_Given request_. Read the listing below and copy out every line that holds "scene".
┄┄┄┄┄┄
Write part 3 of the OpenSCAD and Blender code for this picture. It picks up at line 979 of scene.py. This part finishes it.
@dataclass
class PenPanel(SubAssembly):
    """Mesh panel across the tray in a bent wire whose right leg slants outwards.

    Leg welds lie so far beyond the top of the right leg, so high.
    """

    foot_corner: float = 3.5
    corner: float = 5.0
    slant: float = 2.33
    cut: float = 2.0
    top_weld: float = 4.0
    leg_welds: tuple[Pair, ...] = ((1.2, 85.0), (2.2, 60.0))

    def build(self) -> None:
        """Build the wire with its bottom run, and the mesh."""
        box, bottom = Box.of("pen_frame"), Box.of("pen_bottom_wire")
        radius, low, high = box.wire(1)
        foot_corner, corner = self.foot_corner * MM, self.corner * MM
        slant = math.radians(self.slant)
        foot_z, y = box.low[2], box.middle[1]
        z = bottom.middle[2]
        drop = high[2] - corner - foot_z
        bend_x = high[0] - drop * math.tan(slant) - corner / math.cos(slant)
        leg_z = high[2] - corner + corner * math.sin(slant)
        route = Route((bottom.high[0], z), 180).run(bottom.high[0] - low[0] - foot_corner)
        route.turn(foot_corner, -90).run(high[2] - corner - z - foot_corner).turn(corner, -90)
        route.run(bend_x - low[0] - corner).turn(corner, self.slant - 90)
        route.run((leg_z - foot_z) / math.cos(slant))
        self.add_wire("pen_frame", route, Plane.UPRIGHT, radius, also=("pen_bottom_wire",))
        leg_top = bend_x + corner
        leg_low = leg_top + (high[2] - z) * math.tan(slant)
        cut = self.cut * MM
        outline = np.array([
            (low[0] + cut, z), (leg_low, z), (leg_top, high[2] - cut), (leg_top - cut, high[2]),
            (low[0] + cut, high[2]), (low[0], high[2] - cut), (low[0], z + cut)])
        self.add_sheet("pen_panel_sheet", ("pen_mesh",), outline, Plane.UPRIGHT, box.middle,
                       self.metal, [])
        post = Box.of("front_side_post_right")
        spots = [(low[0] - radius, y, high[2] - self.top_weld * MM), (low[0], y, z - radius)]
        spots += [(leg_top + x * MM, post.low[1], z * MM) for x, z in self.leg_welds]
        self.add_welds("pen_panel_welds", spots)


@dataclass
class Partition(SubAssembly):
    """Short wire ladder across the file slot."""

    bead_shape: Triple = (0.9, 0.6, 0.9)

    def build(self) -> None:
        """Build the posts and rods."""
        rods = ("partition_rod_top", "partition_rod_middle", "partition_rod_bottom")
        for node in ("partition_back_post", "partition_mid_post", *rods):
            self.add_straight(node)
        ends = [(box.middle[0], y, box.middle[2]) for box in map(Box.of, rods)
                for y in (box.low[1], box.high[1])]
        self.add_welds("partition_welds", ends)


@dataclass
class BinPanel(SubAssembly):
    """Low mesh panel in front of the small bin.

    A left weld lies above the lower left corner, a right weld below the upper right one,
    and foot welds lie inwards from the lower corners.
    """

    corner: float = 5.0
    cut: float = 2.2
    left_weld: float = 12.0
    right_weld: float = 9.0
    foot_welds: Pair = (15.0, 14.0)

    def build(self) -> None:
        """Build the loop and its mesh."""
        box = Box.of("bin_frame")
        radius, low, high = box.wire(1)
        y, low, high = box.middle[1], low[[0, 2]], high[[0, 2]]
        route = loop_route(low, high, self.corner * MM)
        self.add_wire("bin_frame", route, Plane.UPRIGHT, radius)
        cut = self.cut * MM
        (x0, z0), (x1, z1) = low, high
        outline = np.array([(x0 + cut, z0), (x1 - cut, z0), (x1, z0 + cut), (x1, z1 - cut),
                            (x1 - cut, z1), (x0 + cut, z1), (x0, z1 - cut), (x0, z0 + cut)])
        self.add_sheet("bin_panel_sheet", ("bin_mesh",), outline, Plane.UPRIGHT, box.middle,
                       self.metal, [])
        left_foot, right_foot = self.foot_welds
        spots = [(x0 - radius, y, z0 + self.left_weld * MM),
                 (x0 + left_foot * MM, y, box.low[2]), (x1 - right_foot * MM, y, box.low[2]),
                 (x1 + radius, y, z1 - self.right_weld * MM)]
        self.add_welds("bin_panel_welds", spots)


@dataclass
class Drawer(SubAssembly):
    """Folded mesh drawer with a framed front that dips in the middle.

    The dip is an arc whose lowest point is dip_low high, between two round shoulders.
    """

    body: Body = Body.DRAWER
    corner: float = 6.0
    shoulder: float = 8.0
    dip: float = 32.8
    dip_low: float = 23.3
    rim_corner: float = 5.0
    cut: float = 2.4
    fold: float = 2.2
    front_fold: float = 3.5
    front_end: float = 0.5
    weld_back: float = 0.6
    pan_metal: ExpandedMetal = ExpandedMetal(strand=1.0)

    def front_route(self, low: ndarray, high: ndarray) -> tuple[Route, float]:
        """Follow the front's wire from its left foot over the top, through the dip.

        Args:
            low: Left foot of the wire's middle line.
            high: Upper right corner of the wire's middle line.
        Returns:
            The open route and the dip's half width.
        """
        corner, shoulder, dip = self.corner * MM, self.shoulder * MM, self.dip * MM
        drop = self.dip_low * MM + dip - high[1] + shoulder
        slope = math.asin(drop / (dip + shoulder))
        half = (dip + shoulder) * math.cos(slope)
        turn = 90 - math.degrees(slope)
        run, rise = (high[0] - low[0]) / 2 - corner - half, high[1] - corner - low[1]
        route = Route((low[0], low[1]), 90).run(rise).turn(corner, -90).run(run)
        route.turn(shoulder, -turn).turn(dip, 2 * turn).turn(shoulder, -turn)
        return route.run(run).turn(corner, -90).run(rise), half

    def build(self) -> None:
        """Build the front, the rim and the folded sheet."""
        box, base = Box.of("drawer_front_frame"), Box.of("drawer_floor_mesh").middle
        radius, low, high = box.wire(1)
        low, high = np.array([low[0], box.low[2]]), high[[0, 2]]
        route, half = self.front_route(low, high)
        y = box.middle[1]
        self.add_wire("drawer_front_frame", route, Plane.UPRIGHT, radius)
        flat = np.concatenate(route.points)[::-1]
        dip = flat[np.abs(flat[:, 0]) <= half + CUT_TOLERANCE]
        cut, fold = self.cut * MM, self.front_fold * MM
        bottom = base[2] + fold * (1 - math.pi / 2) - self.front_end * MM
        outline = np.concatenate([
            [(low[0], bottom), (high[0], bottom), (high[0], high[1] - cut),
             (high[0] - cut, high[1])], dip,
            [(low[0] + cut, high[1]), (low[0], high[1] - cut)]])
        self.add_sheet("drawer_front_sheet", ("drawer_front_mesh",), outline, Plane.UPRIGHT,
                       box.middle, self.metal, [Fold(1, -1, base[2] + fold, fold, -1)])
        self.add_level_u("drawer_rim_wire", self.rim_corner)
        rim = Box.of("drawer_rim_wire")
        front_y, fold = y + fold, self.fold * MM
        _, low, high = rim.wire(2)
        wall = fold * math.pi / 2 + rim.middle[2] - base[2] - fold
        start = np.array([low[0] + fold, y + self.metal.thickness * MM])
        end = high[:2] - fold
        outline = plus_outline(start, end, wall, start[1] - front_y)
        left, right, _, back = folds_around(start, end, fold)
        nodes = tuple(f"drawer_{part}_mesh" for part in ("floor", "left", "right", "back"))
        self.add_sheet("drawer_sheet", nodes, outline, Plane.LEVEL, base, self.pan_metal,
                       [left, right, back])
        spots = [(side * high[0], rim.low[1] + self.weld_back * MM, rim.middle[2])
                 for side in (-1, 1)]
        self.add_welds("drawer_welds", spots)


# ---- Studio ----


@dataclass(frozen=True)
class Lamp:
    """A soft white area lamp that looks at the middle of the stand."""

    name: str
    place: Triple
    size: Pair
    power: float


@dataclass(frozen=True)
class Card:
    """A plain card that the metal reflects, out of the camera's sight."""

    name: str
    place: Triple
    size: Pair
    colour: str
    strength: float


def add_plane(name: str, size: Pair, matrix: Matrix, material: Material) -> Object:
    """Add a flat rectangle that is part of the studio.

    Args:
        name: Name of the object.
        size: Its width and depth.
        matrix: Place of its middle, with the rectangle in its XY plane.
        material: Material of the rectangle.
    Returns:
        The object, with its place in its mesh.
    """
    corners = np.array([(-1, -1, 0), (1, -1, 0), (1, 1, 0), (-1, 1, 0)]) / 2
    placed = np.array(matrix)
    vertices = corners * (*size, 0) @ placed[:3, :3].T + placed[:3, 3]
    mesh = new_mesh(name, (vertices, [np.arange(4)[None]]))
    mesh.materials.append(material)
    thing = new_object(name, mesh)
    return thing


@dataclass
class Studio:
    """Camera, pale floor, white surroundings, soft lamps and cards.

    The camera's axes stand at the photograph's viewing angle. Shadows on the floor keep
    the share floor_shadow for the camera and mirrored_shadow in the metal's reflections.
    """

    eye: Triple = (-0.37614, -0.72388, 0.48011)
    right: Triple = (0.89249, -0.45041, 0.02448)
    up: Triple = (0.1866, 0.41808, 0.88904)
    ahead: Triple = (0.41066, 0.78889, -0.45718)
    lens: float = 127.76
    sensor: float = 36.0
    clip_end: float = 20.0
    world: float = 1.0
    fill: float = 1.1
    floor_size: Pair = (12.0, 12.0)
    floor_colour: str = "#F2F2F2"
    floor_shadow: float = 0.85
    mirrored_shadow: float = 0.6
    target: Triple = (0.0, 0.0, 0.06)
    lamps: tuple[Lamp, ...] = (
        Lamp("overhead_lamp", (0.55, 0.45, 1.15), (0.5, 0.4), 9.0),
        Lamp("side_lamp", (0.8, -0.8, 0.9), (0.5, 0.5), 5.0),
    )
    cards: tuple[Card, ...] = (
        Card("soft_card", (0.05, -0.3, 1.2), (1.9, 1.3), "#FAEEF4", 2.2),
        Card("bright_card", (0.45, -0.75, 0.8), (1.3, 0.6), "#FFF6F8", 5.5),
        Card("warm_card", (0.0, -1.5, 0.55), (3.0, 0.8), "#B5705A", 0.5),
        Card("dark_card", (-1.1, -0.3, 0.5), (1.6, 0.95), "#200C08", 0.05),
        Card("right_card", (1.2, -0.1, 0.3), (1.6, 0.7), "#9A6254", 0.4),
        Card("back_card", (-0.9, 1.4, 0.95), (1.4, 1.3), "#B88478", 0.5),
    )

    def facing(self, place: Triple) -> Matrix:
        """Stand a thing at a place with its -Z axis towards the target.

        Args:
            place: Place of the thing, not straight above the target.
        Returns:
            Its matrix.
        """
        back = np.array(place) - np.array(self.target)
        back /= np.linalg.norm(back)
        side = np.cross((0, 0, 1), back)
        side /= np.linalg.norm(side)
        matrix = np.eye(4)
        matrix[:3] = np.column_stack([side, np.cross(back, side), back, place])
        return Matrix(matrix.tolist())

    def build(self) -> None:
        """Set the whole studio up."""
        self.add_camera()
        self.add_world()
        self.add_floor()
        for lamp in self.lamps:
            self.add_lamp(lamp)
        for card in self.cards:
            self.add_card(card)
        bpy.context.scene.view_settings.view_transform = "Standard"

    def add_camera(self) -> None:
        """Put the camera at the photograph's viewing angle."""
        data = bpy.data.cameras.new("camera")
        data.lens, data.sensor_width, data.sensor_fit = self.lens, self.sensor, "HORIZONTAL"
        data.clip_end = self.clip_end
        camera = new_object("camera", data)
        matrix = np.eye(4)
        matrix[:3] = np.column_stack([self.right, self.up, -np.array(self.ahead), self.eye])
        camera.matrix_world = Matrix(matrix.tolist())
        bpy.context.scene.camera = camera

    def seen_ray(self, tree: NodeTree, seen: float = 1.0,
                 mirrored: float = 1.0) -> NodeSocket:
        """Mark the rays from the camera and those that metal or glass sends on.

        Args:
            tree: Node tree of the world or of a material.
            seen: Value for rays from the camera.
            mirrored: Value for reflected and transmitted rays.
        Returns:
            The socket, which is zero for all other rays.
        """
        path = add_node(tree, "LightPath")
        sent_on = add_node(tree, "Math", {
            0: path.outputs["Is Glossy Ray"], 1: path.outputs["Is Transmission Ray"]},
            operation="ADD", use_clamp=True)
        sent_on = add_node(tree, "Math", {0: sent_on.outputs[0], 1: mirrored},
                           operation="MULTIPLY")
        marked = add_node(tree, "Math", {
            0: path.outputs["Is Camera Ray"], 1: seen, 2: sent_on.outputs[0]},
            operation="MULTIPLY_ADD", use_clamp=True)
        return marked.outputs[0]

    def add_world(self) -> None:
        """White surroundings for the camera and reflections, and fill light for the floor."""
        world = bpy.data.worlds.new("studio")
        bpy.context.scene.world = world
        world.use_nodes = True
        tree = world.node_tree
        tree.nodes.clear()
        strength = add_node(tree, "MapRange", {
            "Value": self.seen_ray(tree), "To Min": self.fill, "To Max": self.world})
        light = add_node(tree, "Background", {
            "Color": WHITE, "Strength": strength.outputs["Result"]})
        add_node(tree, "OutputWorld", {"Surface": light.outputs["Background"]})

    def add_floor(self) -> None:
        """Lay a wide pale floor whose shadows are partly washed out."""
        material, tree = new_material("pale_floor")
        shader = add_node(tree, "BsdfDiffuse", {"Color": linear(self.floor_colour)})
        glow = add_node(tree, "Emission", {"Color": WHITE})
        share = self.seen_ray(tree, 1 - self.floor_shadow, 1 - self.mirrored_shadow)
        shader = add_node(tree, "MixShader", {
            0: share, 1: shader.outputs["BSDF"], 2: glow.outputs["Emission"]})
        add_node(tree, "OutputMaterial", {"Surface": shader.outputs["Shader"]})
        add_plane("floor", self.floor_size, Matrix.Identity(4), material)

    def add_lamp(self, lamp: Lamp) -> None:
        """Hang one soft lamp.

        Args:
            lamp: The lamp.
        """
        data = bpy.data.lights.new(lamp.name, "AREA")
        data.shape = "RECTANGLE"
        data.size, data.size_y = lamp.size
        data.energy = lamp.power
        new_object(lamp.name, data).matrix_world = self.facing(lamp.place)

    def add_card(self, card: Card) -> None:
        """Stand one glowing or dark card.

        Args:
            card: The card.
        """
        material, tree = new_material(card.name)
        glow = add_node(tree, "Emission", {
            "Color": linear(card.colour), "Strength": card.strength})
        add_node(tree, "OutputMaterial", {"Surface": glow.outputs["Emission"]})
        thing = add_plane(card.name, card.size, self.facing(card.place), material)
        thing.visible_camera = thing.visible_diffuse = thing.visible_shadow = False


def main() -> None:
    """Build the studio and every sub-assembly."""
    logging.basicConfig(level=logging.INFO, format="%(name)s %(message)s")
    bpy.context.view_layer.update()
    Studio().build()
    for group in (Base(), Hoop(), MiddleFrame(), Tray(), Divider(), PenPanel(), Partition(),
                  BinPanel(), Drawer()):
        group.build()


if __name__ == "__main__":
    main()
┄┄┄┄┄┄
_Reply_.
Write part 3 of the OpenSCAD and Blender code for this picture. It picks up at line 979 of scene.py. This part finishes it.
        bpy.context.scene.view_settings.view_transform = "Standard"
        bpy.context.scene.camera = camera
        bpy.context.scene.world = world